__WORK TO BE COMPLETED__
Restate word for word the lines that begin the listing and end with the line holding "strap, lying open.".

╭──

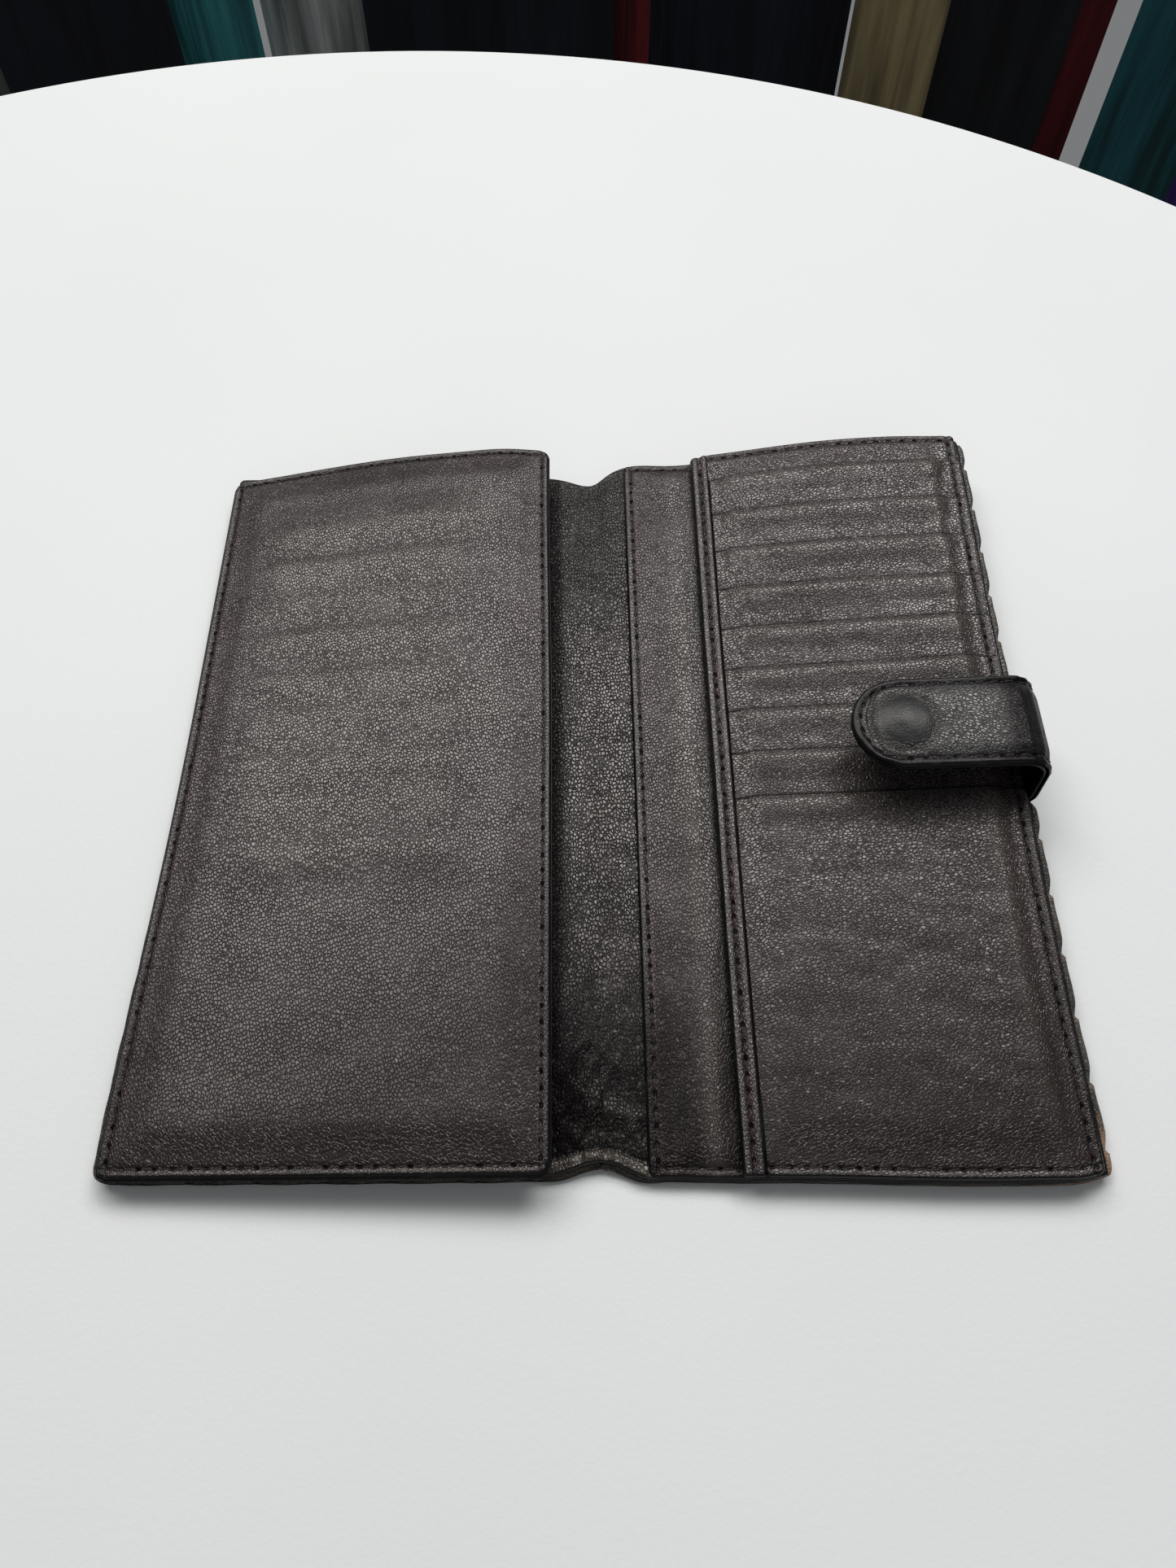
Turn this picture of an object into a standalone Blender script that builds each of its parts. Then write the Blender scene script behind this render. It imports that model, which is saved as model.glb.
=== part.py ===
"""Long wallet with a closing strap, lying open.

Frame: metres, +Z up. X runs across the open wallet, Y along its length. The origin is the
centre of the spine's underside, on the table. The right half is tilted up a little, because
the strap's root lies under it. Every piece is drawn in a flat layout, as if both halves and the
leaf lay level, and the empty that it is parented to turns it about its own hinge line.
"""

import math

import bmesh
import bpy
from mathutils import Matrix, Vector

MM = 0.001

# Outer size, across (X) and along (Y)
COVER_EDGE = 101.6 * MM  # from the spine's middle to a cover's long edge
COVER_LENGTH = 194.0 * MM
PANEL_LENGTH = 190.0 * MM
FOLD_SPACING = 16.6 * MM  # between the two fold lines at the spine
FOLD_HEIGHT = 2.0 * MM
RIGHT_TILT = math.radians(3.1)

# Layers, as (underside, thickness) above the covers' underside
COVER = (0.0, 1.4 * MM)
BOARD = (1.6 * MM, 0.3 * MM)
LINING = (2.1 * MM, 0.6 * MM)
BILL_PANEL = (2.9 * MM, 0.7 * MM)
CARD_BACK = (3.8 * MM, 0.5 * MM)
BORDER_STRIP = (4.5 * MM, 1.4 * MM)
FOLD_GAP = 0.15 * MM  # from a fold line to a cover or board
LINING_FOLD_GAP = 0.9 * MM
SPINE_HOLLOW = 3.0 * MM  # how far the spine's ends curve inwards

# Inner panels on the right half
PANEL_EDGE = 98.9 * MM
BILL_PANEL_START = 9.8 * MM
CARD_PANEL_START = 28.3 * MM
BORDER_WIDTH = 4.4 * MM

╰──

__RESPONSE__
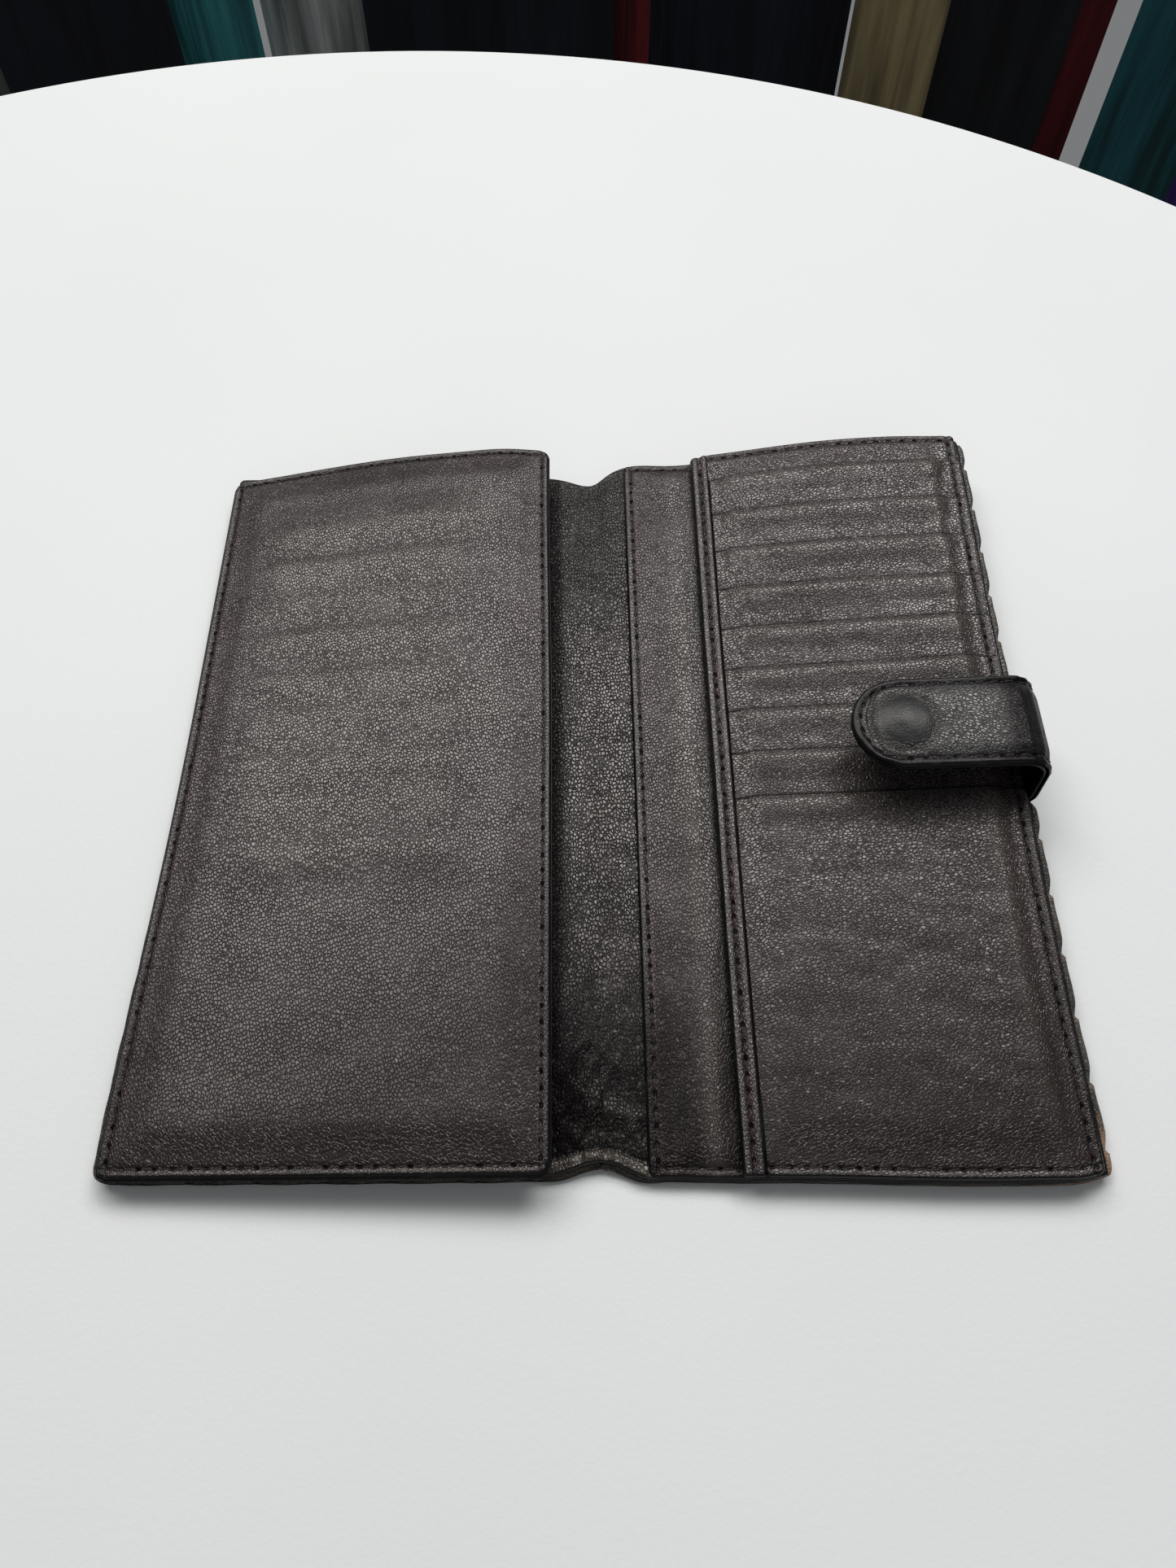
Turn this picture of an object into a standalone Blender script that builds each of its parts. Then write the Blender scene script behind this render. It imports that model, which is saved as model.glb.
=== part.py ===
"""Long wallet with a closing strap, lying open.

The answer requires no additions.